Container auf der Theresienwiese
Auf dem "heiligen" Oktoberfestgelände, der Theresienwiese, stellte die Stadt 40 Container als Sammelunterkünfte auf. Kritiker verglichen das mit Gefangenenlagern. Die Abschreckungspolitik tat ihre Wirkung: So protestierten in manchen Münchner Vierteln zum Teil Hunderte Bürger gegen Asylunterkünfte in ihrer Nachbarschaft.
Aber nicht nur die CSU machte Stimmung gegen Asylbewerber, auch der damalige Münchner SPD-Oberbürgermeister Georg Kronawitter sprach von "Armutsflüchtlingen", angesichts derer über eine Grundgesetzänderung zum Asylrecht durchaus nachgedacht werden könne. In den 1990er-Jahren kümmerte sich Bayern unter den CSU-Ministerpräsidenten Max Streibl und Edmund Stoiber wenig um das Schicksal von Flüchtlingen. Das wurde den überforderten Kommunen überlassen. München zog 1993 die Konsequenz und richtete ein eigenes Flüchtlingsamt ein.
CSU heute auf etwas weicherem Asylkurs
Mit sinkenden Asylbewerberzahlen im weiteren Verlauf der 1990er-Jahre entspannte sich die Situation zunächst. Doch aufgrund der jüngsten Krisenherde in Nahost und Afrika kommen seit einigen Jahren wieder wesentlich mehr Flüchtlinge nach Deutschland. In Bayern platzen die beiden Erstaufnahmelager im mittelfränkischen Zirndorf und in der Münchner Bayernkaserne mittlerweile aus allen Nähten. Dennoch gibt es eine Stimmungsmache gegen Flüchtlinge in den Ausmaßen von vor 20 Jahren inzwischen nicht mehr. Die Christsozialen leiteten sogar einen Kurswechsel zu einer weniger harten Asylpolitik ein. Die aktuelle Sozialministerin Emilia Müller will den Belangen von Flüchtlingen erklärtermaßen mehr Gehör widmen. Eine ihrer ersten Maßnahmen war das Abschaffen der Essenspakete, die Kritiker als Entmündigung bezeichnet hatten.

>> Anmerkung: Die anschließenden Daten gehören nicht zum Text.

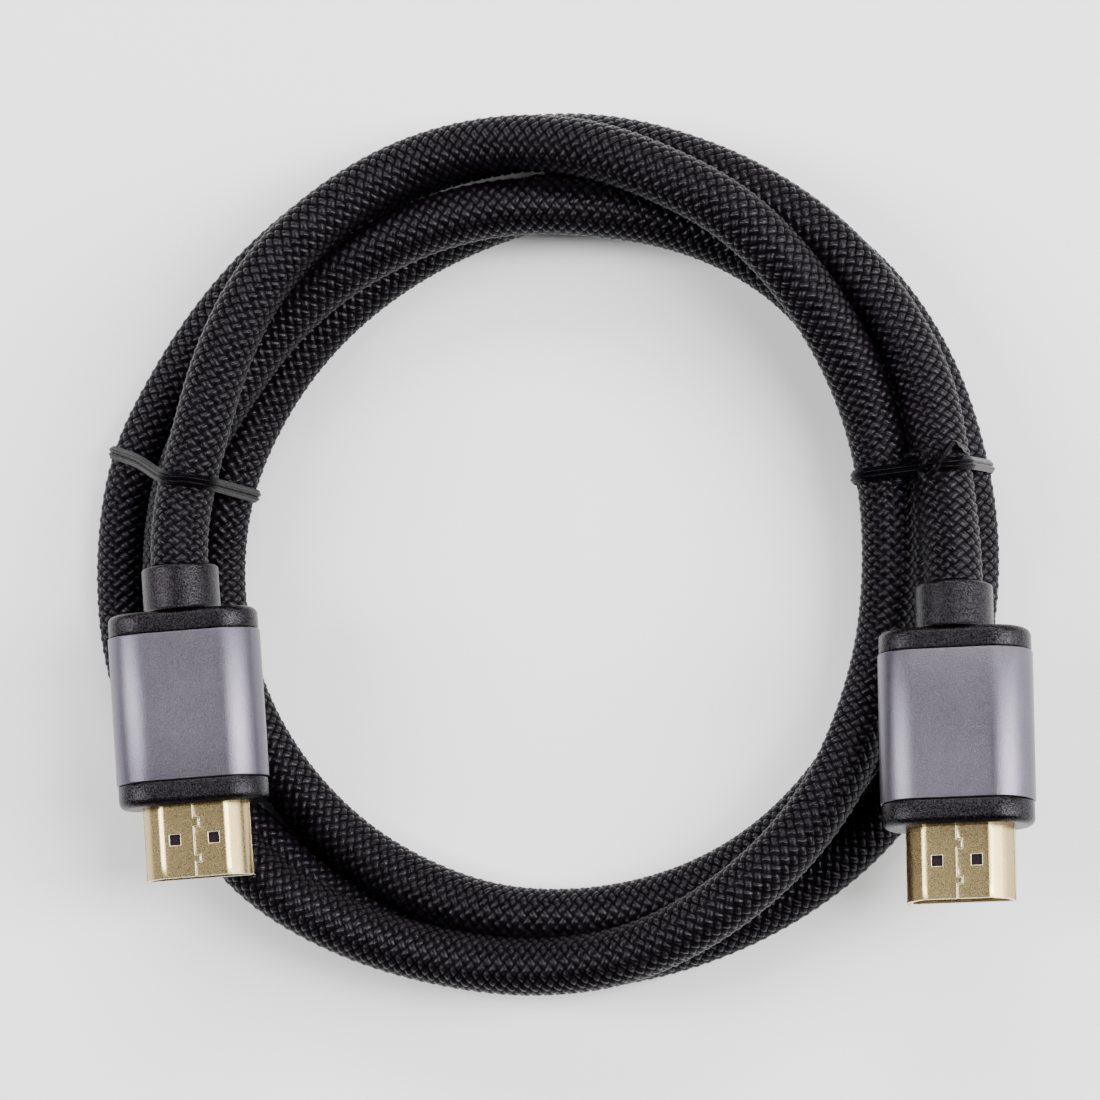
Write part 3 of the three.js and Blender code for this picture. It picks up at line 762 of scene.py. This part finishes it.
def is_cut(x, y):
    """Whether a cell of the narrow face lies in a window or in the seam."""
    in_window = (abs(abs(y) - WINDOW_SPACING / 2) < WINDOW_SIZE / 2
                 and abs(x + WINDOW_FROM_MOUTH) < WINDOW_SIZE / 2)
    in_tab = any(-end < x < -start for start, end in SEAM_TABS)
    at_end = any(abs(x + end) < SEAM_WIDTH / 2 for tab in SEAM_TABS for end in tab)
    run = SEAM_STEP if in_tab else 0.0
    on_run = abs(y - run) < SEAM_WIDTH / 2
    on_step = at_end and -SEAM_WIDTH / 2 < y < SEAM_STEP + SEAM_WIDTH / 2
    return in_window or on_step or (on_run and not at_end)


def make_shell(side):
    """The plated sheet shell, with its windows, its seam and its edges painted lighter as a
    highlight.
    """
    across = face_lines()
    narrow = [(y, SHELL_HEIGHT / 2) for y in across]
    bent = shell_outline()
    outline = np.vstack([bent, narrow])
    along = length_lines()
    count = len(outline)
    first_narrow = len(bent)
    local = np.vstack([np.column_stack([np.full(count, x), outline]) for x in along])
    faces = []
    for k in range(len(along) - 1):
        for m in range(count):
            n = (m + 1) % count
            in_face = first_narrow <= m < count - 1
            y = (outline[m, 0] + outline[n, 0]) / 2
            if in_face and is_cut((along[k] + along[k + 1]) / 2, y):
                continue
            faces.append([k * count + m, k * count + n, (k + 1) * count + n, (k + 1) * count + m])
    turn = np.array(plug_matrix(side))
    piece = mesh_piece(f"{side}_bent_shell", local @ turn[:3, :3].T + turn[:3, 3], faces)
    mesh = bmesh.new()
    mesh.from_mesh(piece.data)
    bmesh.ops.delete(mesh, geom=[v for v in mesh.verts if not v.link_faces], context="VERTS")
    bmesh.ops.recalc_face_normals(mesh, faces=mesh.faces)
    axis_point = Vector(to_row(turn[:3, 3]))
    outer = mesh.faces[0]
    if outer.normal.dot(outer.calc_center_median() - axis_point) < 0:
        bmesh.ops.reverse_faces(mesh, faces=mesh.faces)
    mesh.to_mesh(piece.data)
    mesh.free()
    sheet = piece.modifiers.new("sheet", "SOLIDIFY")
    sheet.thickness = SHELL_SHEET * MM
    sheet.offset = -1.0
    # The rims and bevels take the second material, a lighter gold painted on as a highlight.
    sheet.material_offset_rim = 1
    edges = piece.modifiers.new("edges", "BEVEL")
    edges.width = SHEET_EDGE * MM
    edges.segments = 2
    edges.limit_method = "ANGLE"
    edges.angle_limit = radians(SHEET_EDGE_ANGLE)
    edges.use_clamp_overlap = False
    edges.material = 1
    even = piece.modifiers.new("even_shading", "WEIGHTED_NORMAL")
    even.weight = 80
    return piece


plug_pieces = {}
for side in PLUG_SIDES:
    plug_pieces[f"{side}_sleeve"] = make_sleeve(side)
    plug_pieces[f"{side}_front_cap"] = make_front_cap(side)
    plug_pieces[f"{side}_overmould"] = make_overmould(side)
    plug_pieces[f"{side}_tie"] = make_tie(side)
    plug_pieces[f"{side}_shell"] = make_shell(side)


# Materials.
def new_material(name):
    material = bpy.data.materials.new(name)
    material.use_nodes = True
    nodes = material.node_tree.nodes
    return material, nodes, material.node_tree.links, nodes["Principled BSDF"]


def add_node(nodes, kind, inputs=None, **settings):
    node = nodes.new(kind)
    for key, value in settings.items():
        setattr(node, key, value)
    for key, value in (inputs or {}).items():
        node.inputs[key].default_value = value
    return node


def ramp_between(nodes, links, source, low, high, start=0.0, end=1.0):
    ramp = add_node(nodes, "ShaderNodeValToRGB")
    ramp.color_ramp.elements[0].position = start
    ramp.color_ramp.elements[1].position = end
    ramp.color_ramp.elements[0].color = (*low, 1)
    ramp.color_ramp.elements[1].color = (*high, 1)
    links.new(source, ramp.inputs["Fac"])
    return ramp.outputs["Color"]


def map_range(nodes, links, source, low, high, start=0.0, end=1.0):
    node = add_node(nodes, "ShaderNodeMapRange",
                    {"From Min": start, "From Max": end, "To Min": low, "To Max": high})
    links.new(source, node.inputs["Value"])
    return node.outputs["Result"]


def noise_on_piece(nodes, links, scale, detail, roughness=0.5):
    """Noise in the piece's own space, so that it stays put on the piece."""
    place = add_node(nodes, "ShaderNodeTexCoord")
    noise = add_node(nodes, "ShaderNodeTexNoise",
                     {"Scale": scale, "Detail": detail, "Roughness": roughness})
    links.new(place.outputs["Object"], noise.inputs["Vector"])
    return noise.outputs["Fac"]


def add_bump(nodes, links, shader, height, distance):
    bump = add_node(nodes, "ShaderNodeBump", {"Strength": 1.0, "Distance": distance})
    links.new(height, bump.inputs["Height"])
    links.new(bump.outputs["Normal"], shader.inputs["Normal"])


def braid_material():
    """Black nylon yarn: fine filaments along each yarn, a soft gloss and a tone for each crossing."""
    material, nodes, links, shader = new_material("braid")
    yarn = add_node(nodes, "ShaderNodeUVMap", uv_map="yarn")
    stretch = add_node(nodes, "ShaderNodeMapping", {"Scale": (9.0, 1.1, 1.0)})
    links.new(yarn.outputs["UV"], stretch.inputs["Vector"])
    noise = add_node(nodes, "ShaderNodeTexNoise", {"Scale": 1.0, "Detail": 3.0, "Roughness": 0.6})
    links.new(stretch.outputs["Vector"], noise.inputs["Vector"])
    fibres = noise.outputs["Fac"]

    tone = add_node(nodes, "ShaderNodeAttribute", attribute_name="tone")
    tone_share = add_node(nodes, "ShaderNodeMath", {1: 0.45}, operation="MULTIPLY")
    links.new(tone.outputs["Fac"], tone_share.inputs[0])
    mix = add_node(nodes, "ShaderNodeMath", {1: 0.55}, operation="MULTIPLY_ADD")
    links.new(fibres, mix.inputs[0])
    links.new(tone_share.outputs[0], mix.inputs[2])
    dark, light = (0.0013, 0.0009, 0.0015), (0.0044, 0.0034, 0.0048)
    colour = ramp_between(nodes, links, mix.outputs[0], dark, light, 0.3, 0.85)
    links.new(colour, shader.inputs["Base Color"])

    # Painted shade: the specular level is lowered in the crevices between yarns, so they stay dark
    # where shade falls.
    height = add_node(nodes, "ShaderNodeAttribute", attribute_name="height")
    gleam = map_range(nodes, links, height.outputs["Fac"], 0.01, 0.18, 0.1, 0.75)
    links.new(gleam, shader.inputs["Specular IOR Level"])
    links.new(map_range(nodes, links, fibres, 0.2, 0.36), shader.inputs["Roughness"])
    shader.inputs["Specular Tint"].default_value = SPECULAR_TINT
    shader.inputs["Anisotropic"].default_value = 0.65
    across = add_node(nodes, "ShaderNodeTangent", direction_type="UV_MAP", uv_map="yarn")
    links.new(across.outputs["Tangent"], shader.inputs["Tangent"])
    add_bump(nodes, links, shader, fibres, 0.06 * MM)
    return material


def grained_plastic(name, dark, light, gloss, shine=0.18, grain_height=0.1):
    """Moulded plastic with a fine spark-eroded grain."""
    material, nodes, links, shader = new_material(name)
    grain = noise_on_piece(nodes, links, 4600.0, 2.0, 0.55)
    patches = noise_on_piece(nodes, links, 260.0, 3.0)
    colour = ramp_between(nodes, links, patches, dark, light, 0.3, 0.7)
    links.new(colour, shader.inputs["Base Color"])
    rough = map_range(nodes, links, grain, gloss - 0.08, gloss + 0.12, 0.3, 0.7)
    links.new(rough, shader.inputs["Roughness"])
    gleam = map_range(nodes, links, grain, shine * 0.5, shine * 1.6, 0.38, 0.66)
    links.new(gleam, shader.inputs["Specular IOR Level"])
    shader.inputs["Specular Tint"].default_value = SPECULAR_TINT
    add_bump(nodes, links, shader, grain, grain_height * MM)
    return material


def anodised_material():
    """Bead-blasted aluminium, anodised a warm grey."""
    material, nodes, links, shader = new_material("sleeve_metal")
    blast = noise_on_piece(nodes, links, 6500.0, 2.0, 0.6)
    cloud = noise_on_piece(nodes, links, 180.0, 4.0)
    mix = add_node(nodes, "ShaderNodeMath", {1: 0.3}, operation="MULTIPLY_ADD")
    links.new(cloud, mix.inputs[0])
    links.new(blast, mix.inputs[2])
    dark, light = (0.09, 0.083, 0.104), (0.14, 0.129, 0.156)
    colour = ramp_between(nodes, links, mix.outputs[0], dark, light, 0.45, 0.9)
    links.new(colour, shader.inputs["Base Color"])
    shader.inputs["Metallic"].default_value = 1.0
    links.new(map_range(nodes, links, blast, 0.3, 0.4, 0.3, 0.7), shader.inputs["Roughness"])
    add_bump(nodes, links, shader, blast, 0.03 * MM)
    return material


def plated_material(name, dark, light, roughness):
    """Thin gold plating on sheet metal, faintly mottled."""
    material, nodes, links, shader = new_material(name)
    mottle = noise_on_piece(nodes, links, 7000.0, 3.0, 0.6)
    colour = ramp_between(nodes, links, mottle, dark, light, 0.3, 0.7)
    links.new(colour, shader.inputs["Base Color"])
    shader.inputs["Metallic"].default_value = 1.0
    rough = map_range(nodes, links, mottle, roughness - 0.05, roughness + 0.08, 0.3, 0.7)
    links.new(rough, shader.inputs["Roughness"])
    add_bump(nodes, links, shader, mottle, 0.002 * MM)
    return material


SPECULAR_TINT = (1.0, 0.93, 1.04, 1)
MATERIALS = {
    "braid": braid_material(),
    "black_plastic": grained_plastic(
        "black_plastic", (0.001, 0.0007, 0.0012), (0.0018, 0.0013, 0.002), 0.26, 0.2, 0.07),
    "insulator_plastic": grained_plastic(
        "insulator_plastic", (0.009, 0.0055, 0.0075), (0.013, 0.008, 0.011), 0.45, 0.06),
    "sleeve_metal": anodised_material(),
    "gold_plate": plated_material("gold_plate", (0.41, 0.31, 0.145), (0.46, 0.355, 0.175), 0.26),
    # Painted highlight: a lighter copy of the gold for the shell's rims and bevels.
    "gold_edge_highlight": plated_material("gold_edge_highlight", (0.9, 0.8, 0.56), (0.98, 0.9, 0.68), 0.45),
    "contact_plate": plated_material("contact_plate", (0.5, 0.37, 0.15), (0.6, 0.46, 0.2), 0.2),
    "tie_wrap": grained_plastic(
        "tie_wrap", (0.001, 0.0008, 0.0012), (0.002, 0.0016, 0.0022), 0.24, 0.045, 0.01),
}


def finish_with(piece, slot):
    piece.data.materials.clear()
    piece.data.materials.append(MATERIALS[slot])


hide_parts("cable")
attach(cable_jacket, "root")
finish_with(cable_jacket, "braid")
for piece in braid:
    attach(piece, "root")
    finish_with(piece, "braid")

SLOT_OF = {entry["node"]: entry["material_slot"] for entry in frame["record"]["subparts"]}
for node, piece in plug_pieces.items():
    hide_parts(node)
    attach(piece, "root")
    finish_with(piece, SLOT_OF[node])
    # The shell's second material is the lighter gold painted on its edges as a highlight.
    if SLOT_OF[node] == "gold_plate":
        piece.data.materials.append(MATERIALS["gold_edge_highlight"])

for node, slot in SLOT_OF.items():
    if node == "cable" or node in plug_pieces:
        continue
    solid = bpy.data.objects[node]
    for holder in solid.material_slots:
        holder.material = MATERIALS[slot]


# Floor and light.
def make_floor():
    mesh = bpy.data.meshes.new("floor")
    corners = [(x * FLOOR_REACH, y * FLOOR_REACH, 0) for x, y in ((-1, -1), (1, -1), (1, 1), (-1, 1))]
    mesh.from_pydata(corners, [], [(0, 1, 2, 3)])
    floor = link("floor", mesh)
    material, nodes, links, shader = new_material("floor")
    cloud = noise_on_piece(nodes, links, 3.0, 2.0)
    colour = ramp_between(nodes, links, cloud, (0.86, 0.86, 0.86), (0.88, 0.88, 0.88))
    links.new(colour, shader.inputs["Base Color"])
    shader.inputs["Roughness"].default_value = 0.9
    mesh.materials.append(material)


def softbox(name, towards, distance, size, power):
    data = bpy.data.lights.new(name, "AREA")
    data.shape = "RECTANGLE"
    data.size, data.size_y = size
    data.energy = power
    light = bpy.data.objects.new(name, data)
    bpy.context.scene.collection.objects.link(light)
    direction = Vector(towards).normalized()
    light.location = direction * distance
    light.rotation_euler = direction.to_track_quat("Z", "Y").to_euler()


def make_light():
    softbox("right_box", (0.95, 0.1, 1.0), 1.3, (0.4, 1.1), 40.0)
    softbox("left_box", (-0.95, 0.1, 1.0), 1.3, (0.34, 1.1), 24.0)
    softbox("side_card", (1.0, 0.0, 0.2), 0.8, (0.9, 0.24), 3.0)
    softbox("top_box", (0.1, 1.1, 1.0), 1.3, (1.0, 0.36), 16.0)
    world = bpy.data.worlds.new("studio")
    world.use_nodes = True
    world.node_tree.nodes["Background"].inputs["Color"].default_value = (1.0, 1.0, 1.0, 1)
    world.node_tree.nodes["Background"].inputs["Strength"].default_value = 0.08
    bpy.context.scene.world = world


make_floor()
make_light()

bpy.context.view_layer.update()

Außerdem plant die CSU-Politikerin mittelfristig weitere Erstaufnahmelager in den restlichen Regierungsbezirken, um der Überfüllung entgegenzuwirken. Auch Ministerpräsident Horst Seehofer (CSU) stellte inzwischen klar, dass Asylpolitik erste Priorität habe. Allein für 2014 rechnet Bayern mit 20.000 weiteren Asylbewerbern.
Kasernierte Flüchtlinge
Der Bayerische Flüchtlingsrat, stets harter Kritiker der Asylpolitik im CSU-regierten Freistaat, begrüßte die Initiativen aus dem Sozialministerium. Dennoch müssten auch das Innenministerium und die Ausländerbehörden nachziehen. Für viele Flüchtlinge sei die Situation immer noch entwürdigend, so der Flüchtlingsrat. Sehr lange andauernde Asylverfahren und Duldungsphasen sowie die zum Teil kasernenartigen Gemeinschaftsunterkünfte seien zermürbend und in manchen Fällen auch re-traumatisierend. Dadurch dass Bayern weiterhin auf der Residenzpflicht beharrt, würden Flüchtlinge auf Jahre hinaus an denselben Aufenthaltsort gebunden. Außerdem würden sie bei Ankunft weder auf Folterspuren untersucht noch seien sie in Bayern in die allgemeine Gesundheitsversorgung eingebunden. Angesichts solcher Bedingungen sagte August Stich, Leiter der Tropenmedizin bei der missionsärztlichen Klinik in Würzburg, kürzlich im Bayerischen Rundfunk, ob eine "neue Willkommenskultur durch die behördlichen und administrativen Strukturen durchschlägt", bleibe abzuwarten.